_STATED TASK_.
Write out, exactly as given, every line from the one holding "leaves in the lead" to the one holding "low, high = Vector((1e9,)", including both.

··········

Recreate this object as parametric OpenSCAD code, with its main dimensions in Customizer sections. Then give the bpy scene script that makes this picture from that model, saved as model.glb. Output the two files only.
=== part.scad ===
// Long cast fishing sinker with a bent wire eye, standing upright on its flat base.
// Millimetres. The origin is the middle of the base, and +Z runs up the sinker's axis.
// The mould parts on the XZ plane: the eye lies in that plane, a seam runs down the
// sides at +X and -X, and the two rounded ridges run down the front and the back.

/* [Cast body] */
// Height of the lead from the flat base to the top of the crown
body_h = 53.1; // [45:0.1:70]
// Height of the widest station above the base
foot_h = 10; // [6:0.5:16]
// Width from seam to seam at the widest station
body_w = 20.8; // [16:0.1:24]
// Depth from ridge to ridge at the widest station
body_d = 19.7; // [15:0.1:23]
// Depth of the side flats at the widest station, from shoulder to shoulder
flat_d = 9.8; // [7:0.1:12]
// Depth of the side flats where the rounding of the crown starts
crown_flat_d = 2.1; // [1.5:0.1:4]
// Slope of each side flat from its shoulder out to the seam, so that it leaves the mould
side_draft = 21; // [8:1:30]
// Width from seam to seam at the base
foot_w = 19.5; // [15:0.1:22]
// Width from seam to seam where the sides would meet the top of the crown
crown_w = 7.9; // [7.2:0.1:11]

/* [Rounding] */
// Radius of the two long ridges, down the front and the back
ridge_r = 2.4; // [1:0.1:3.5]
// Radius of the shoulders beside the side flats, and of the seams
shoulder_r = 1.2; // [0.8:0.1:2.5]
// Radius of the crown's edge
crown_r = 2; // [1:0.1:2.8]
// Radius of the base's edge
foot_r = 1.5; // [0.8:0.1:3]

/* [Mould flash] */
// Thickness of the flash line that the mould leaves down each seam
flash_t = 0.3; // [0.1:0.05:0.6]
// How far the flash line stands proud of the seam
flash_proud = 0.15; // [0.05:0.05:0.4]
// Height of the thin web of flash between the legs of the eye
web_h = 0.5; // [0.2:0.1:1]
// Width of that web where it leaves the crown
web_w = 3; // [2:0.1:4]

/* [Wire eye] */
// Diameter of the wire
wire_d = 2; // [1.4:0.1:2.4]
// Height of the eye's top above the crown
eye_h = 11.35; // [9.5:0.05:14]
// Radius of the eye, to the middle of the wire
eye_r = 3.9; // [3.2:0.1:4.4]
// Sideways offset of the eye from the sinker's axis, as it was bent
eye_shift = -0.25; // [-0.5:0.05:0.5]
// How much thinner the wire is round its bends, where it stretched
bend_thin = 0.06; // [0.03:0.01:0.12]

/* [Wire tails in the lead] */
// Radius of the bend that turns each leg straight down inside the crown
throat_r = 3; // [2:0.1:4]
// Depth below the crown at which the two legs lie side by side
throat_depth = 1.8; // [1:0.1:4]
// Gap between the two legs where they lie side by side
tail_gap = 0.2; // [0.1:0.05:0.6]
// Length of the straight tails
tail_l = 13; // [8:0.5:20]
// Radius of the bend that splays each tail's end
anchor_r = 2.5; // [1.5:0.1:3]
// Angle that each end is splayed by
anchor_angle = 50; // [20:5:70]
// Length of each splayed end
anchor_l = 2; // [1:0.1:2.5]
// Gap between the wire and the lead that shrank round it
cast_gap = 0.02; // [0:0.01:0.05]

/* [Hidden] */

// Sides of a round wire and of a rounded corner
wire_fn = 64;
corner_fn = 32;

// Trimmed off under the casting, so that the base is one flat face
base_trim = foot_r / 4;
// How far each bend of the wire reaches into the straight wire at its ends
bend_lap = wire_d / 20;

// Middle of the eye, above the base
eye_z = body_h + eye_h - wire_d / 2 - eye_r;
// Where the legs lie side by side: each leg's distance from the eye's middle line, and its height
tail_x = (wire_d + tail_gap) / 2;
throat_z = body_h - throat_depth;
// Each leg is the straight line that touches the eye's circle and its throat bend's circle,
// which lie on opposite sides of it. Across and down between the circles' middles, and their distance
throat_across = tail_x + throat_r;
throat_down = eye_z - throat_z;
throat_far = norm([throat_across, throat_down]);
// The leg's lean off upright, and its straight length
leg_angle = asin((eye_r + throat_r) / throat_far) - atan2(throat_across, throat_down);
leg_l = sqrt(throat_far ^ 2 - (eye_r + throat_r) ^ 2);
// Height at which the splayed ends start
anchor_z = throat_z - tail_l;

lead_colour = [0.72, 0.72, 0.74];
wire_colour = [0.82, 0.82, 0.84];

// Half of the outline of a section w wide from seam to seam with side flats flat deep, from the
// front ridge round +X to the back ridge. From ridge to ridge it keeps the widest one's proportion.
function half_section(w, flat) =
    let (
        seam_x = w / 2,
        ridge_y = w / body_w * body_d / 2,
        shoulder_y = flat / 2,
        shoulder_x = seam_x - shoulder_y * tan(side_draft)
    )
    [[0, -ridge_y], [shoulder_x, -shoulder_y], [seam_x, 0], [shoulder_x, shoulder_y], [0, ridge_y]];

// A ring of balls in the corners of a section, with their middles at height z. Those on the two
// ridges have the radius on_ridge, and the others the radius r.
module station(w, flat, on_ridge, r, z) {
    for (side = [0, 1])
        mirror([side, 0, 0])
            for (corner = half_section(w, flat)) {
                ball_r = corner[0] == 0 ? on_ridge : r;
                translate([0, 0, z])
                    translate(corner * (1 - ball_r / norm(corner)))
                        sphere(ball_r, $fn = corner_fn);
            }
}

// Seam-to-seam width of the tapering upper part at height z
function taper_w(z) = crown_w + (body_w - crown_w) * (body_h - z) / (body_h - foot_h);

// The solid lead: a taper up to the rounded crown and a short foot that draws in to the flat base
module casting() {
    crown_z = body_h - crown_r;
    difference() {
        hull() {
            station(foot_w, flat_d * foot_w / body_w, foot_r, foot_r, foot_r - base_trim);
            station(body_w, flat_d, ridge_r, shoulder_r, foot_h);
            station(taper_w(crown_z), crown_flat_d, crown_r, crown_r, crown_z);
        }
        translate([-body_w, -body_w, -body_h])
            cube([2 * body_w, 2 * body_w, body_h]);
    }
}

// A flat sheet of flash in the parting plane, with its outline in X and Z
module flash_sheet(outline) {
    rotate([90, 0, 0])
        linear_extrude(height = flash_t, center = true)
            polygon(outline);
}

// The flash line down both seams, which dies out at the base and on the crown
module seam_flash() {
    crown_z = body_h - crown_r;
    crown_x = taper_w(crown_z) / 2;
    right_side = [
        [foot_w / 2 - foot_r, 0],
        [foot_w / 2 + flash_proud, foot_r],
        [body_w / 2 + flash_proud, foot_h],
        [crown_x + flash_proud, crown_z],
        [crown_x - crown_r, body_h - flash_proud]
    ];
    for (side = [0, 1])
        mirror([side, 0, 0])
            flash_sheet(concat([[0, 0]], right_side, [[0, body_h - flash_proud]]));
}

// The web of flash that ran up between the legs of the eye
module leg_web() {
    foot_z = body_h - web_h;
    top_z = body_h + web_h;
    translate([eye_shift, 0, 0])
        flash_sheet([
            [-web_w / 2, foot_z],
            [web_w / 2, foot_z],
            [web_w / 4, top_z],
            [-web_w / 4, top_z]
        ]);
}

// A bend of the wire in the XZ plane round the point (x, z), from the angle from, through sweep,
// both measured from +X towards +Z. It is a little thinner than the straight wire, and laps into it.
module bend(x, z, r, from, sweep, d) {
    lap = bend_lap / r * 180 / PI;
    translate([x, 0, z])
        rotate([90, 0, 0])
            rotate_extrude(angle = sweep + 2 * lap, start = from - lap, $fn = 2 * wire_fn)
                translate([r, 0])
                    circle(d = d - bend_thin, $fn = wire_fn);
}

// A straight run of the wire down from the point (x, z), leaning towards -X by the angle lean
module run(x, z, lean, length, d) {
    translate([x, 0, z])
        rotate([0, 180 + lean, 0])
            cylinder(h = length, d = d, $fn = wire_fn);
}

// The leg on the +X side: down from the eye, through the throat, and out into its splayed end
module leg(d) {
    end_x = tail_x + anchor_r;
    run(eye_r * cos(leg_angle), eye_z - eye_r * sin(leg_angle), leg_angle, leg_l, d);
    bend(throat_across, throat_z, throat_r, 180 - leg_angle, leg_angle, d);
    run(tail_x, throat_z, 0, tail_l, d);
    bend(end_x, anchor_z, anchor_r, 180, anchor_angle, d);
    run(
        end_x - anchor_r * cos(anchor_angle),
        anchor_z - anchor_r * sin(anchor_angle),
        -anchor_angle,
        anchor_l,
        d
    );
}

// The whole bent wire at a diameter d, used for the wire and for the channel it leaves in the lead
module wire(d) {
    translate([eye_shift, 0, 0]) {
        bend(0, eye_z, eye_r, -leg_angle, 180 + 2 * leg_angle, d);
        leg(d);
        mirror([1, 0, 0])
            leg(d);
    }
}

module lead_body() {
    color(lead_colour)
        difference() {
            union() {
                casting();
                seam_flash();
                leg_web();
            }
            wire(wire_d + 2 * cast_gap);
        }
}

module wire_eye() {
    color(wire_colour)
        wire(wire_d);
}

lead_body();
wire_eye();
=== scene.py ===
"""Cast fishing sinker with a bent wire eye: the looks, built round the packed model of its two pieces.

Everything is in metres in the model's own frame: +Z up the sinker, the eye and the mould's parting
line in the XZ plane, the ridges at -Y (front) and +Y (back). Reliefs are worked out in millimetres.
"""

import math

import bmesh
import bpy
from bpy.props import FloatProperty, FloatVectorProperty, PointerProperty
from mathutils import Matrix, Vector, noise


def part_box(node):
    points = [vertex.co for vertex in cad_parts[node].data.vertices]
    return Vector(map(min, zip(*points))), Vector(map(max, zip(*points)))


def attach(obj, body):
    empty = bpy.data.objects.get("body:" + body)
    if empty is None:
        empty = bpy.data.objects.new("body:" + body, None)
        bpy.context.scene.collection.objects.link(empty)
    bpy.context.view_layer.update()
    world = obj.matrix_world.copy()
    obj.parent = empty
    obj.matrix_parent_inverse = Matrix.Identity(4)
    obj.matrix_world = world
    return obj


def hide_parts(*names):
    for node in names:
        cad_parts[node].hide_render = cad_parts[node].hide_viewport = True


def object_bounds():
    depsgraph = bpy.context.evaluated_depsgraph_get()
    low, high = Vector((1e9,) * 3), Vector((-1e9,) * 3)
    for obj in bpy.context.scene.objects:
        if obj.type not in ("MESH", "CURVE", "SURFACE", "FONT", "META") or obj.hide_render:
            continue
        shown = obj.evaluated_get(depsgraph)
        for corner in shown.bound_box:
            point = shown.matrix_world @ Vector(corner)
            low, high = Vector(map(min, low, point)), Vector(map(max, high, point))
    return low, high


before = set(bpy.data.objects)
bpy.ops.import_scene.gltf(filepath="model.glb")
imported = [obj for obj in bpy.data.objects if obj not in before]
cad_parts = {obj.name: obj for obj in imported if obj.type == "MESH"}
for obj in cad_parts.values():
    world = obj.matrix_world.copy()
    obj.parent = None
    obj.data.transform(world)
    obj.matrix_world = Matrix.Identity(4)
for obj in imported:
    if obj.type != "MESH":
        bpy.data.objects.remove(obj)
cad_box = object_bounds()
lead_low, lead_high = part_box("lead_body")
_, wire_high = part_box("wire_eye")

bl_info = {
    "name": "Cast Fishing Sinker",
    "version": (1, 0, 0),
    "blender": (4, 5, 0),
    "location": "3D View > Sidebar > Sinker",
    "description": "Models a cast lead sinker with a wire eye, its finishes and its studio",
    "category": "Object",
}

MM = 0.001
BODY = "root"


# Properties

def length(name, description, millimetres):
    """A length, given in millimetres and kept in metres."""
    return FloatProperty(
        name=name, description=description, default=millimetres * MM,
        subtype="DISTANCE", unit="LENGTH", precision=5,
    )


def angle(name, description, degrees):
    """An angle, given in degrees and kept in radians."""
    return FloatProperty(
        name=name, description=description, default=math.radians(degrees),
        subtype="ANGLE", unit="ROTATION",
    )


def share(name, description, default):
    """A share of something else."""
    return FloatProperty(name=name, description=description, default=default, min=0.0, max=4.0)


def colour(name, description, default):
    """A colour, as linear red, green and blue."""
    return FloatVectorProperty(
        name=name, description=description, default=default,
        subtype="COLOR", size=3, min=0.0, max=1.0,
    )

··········

_RESPONSE BELOW_.
// The whole bent wire at a diameter d, used for the wire and for the channel it leaves in the lead
module wire(d) {
    translate([eye_shift, 0, 0]) {
        bend(0, eye_z, eye_r, -leg_angle, 180 + 2 * leg_angle, d);
        leg(d);
        mirror([1, 0, 0])
            leg(d);
    }
}

module lead_body() {
    color(lead_colour)
        difference() {
            union() {
                casting();
                seam_flash();
                leg_web();
            }
            wire(wire_d + 2 * cast_gap);
        }
}

module wire_eye() {
    color(wire_colour)
        wire(wire_d);
}

lead_body();
wire_eye();
=== scene.py ===
"""Cast fishing sinker with a bent wire eye: the looks, built round the packed model of its two pieces.

Everything is in metres in the model's own frame: +Z up the sinker, the eye and the mould's parting
line in the XZ plane, the ridges at -Y (front) and +Y (back). Reliefs are worked out in millimetres.
"""

import math

import bmesh
import bpy
from bpy.props import FloatProperty, FloatVectorProperty, PointerProperty
from mathutils import Matrix, Vector, noise


def part_box(node):
    points = [vertex.co for vertex in cad_parts[node].data.vertices]
    return Vector(map(min, zip(*points))), Vector(map(max, zip(*points)))


def attach(obj, body):
    empty = bpy.data.objects.get("body:" + body)
    if empty is None:
        empty = bpy.data.objects.new("body:" + body, None)
        bpy.context.scene.collection.objects.link(empty)
    bpy.context.view_layer.update()
    world = obj.matrix_world.copy()
    obj.parent = empty
    obj.matrix_parent_inverse = Matrix.Identity(4)
    obj.matrix_world = world
    return obj


def hide_parts(*names):
    for node in names:
        cad_parts[node].hide_render = cad_parts[node].hide_viewport = True


def object_bounds():
    depsgraph = bpy.context.evaluated_depsgraph_get()
    low, high = Vector((1e9,) * 3), Vector((-1e9,) * 3)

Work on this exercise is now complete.